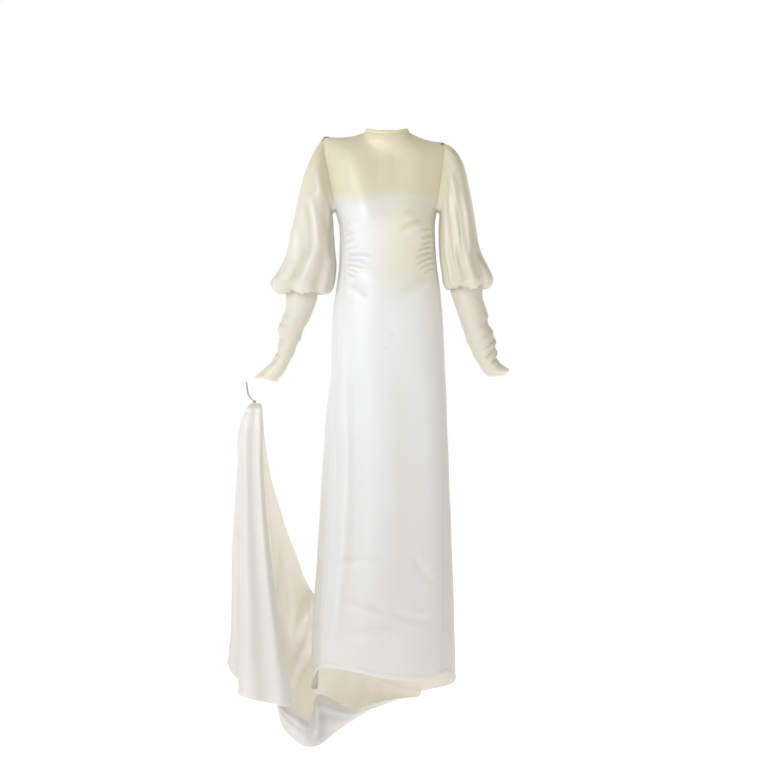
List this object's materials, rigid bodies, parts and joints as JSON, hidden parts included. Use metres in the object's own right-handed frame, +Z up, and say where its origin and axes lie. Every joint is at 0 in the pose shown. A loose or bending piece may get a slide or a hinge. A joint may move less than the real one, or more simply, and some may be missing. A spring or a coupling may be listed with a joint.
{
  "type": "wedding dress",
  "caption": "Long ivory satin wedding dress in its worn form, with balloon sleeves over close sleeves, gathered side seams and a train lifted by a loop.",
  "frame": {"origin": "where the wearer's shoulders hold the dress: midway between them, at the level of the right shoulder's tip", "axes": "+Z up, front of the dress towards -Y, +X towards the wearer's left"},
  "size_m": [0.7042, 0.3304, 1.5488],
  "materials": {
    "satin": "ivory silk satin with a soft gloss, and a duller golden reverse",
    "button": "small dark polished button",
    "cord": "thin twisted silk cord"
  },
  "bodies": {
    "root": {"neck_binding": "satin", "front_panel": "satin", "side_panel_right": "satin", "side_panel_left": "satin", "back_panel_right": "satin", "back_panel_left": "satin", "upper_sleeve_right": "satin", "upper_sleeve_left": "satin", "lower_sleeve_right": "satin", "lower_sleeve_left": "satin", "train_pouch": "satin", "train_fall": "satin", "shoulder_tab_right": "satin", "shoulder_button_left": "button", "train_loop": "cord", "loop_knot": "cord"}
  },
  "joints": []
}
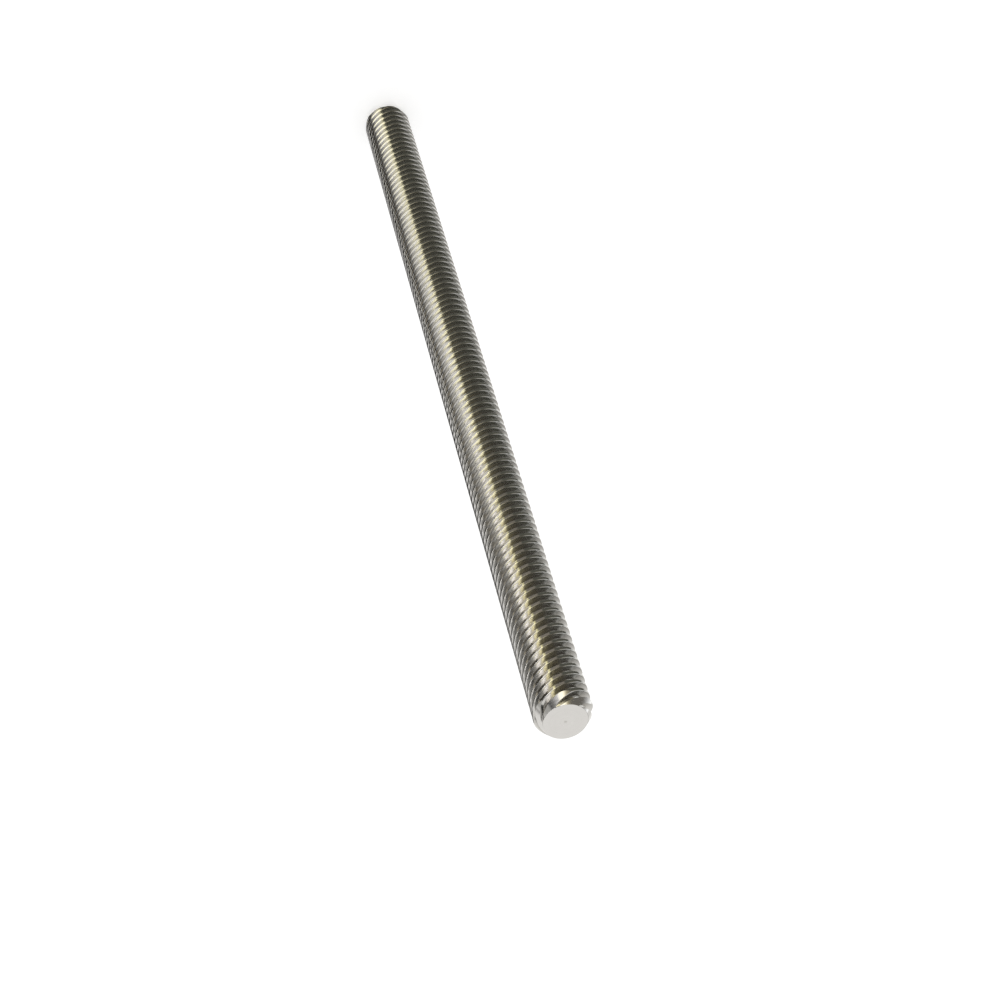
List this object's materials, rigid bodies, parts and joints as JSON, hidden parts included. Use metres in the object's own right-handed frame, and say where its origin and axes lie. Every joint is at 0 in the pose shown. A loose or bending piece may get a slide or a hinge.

..............................

YOUR INSTRUCTIONS: Copy all the lines, exactly.

ANSWER FOR THE TASK:
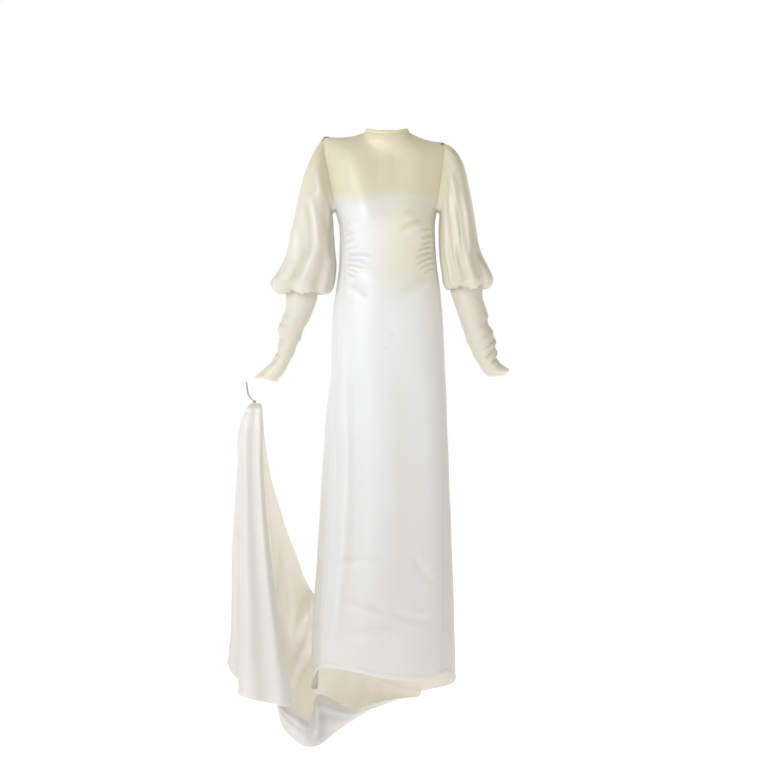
List this object's materials, rigid bodies, parts and joints as JSON, hidden parts included. Use metres in the object's own right-handed frame, +Z up, and say where its origin and axes lie. Every joint is at 0 in the pose shown. A loose or bending piece may get a slide or a hinge. A joint may move less than the real one, or more simply, and some may be missing. A spring or a coupling may be listed with a joint.
{
  "type": "wedding dress",
  "caption": "Long ivory satin wedding dress in its worn form, with balloon sleeves over close sleeves, gathered side seams and a train lifted by a loop.",
  "frame": {"origin": "where the wearer's shoulders hold the dress: midway between them, at the level of the right shoulder's tip", "axes": "+Z up, front of the dress towards -Y, +X towards the wearer's left"},
  "size_m": [0.7042, 0.3304, 1.5488],
  "materials": {
    "satin": "ivory silk satin with a soft gloss, and a duller golden reverse",
    "button": "small dark polished button",
    "cord": "thin twisted silk cord"
  },
  "bodies": {
    "root": {"neck_binding": "satin", "front_panel": "satin", "side_panel_right": "satin", "side_panel_left": "satin", "back_panel_right": "satin", "back_panel_left": "satin", "upper_sleeve_right": "satin", "upper_sleeve_left": "satin", "lower_sleeve_right": "satin", "lower_sleeve_left": "satin", "train_pouch": "satin", "train_fall": "satin", "shoulder_tab_right": "satin", "shoulder_button_left": "button", "train_loop": "cord", "loop_knot": "cord"}
  },
  "joints": []
}
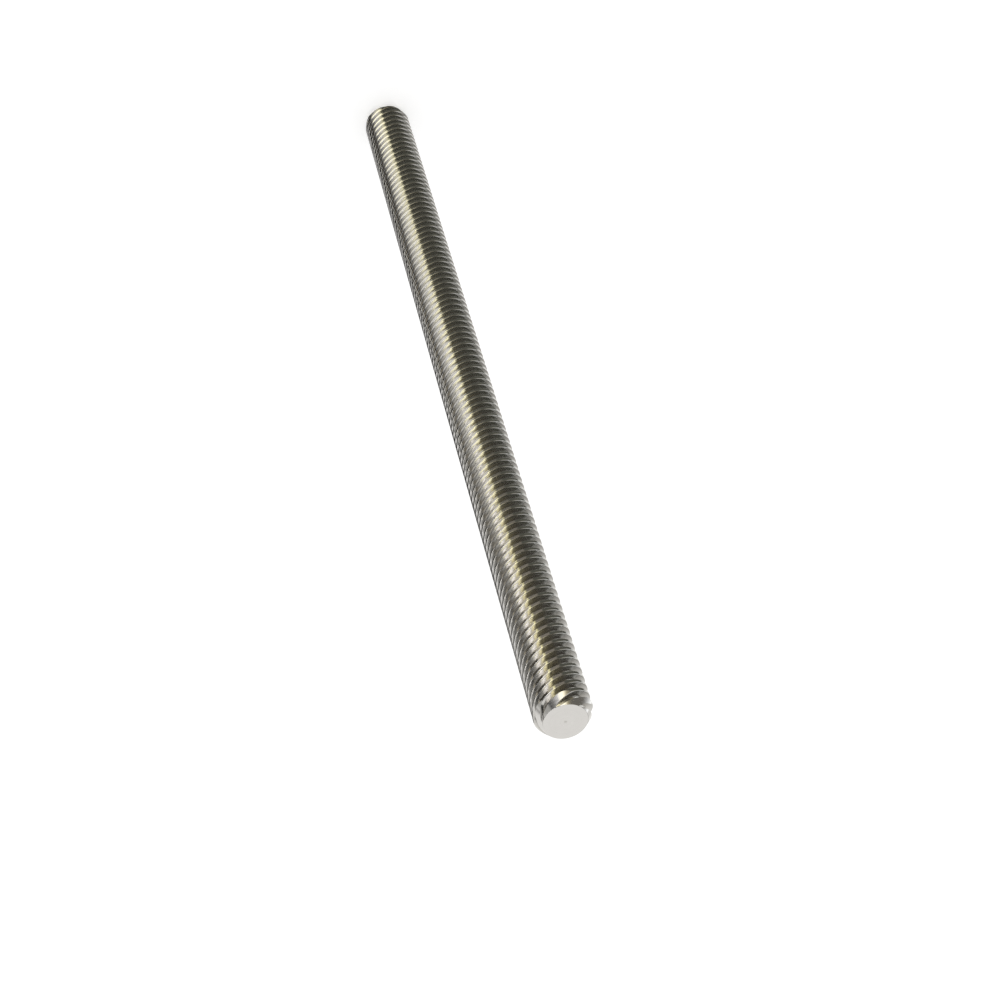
List this object's materials, rigid bodies, parts and joints as JSON, hidden parts included. Use metres in the object's own right-handed frame, and say where its origin and axes lie. Every joint is at 0 in the pose shown. A loose or bending piece may get a slide or a hinge.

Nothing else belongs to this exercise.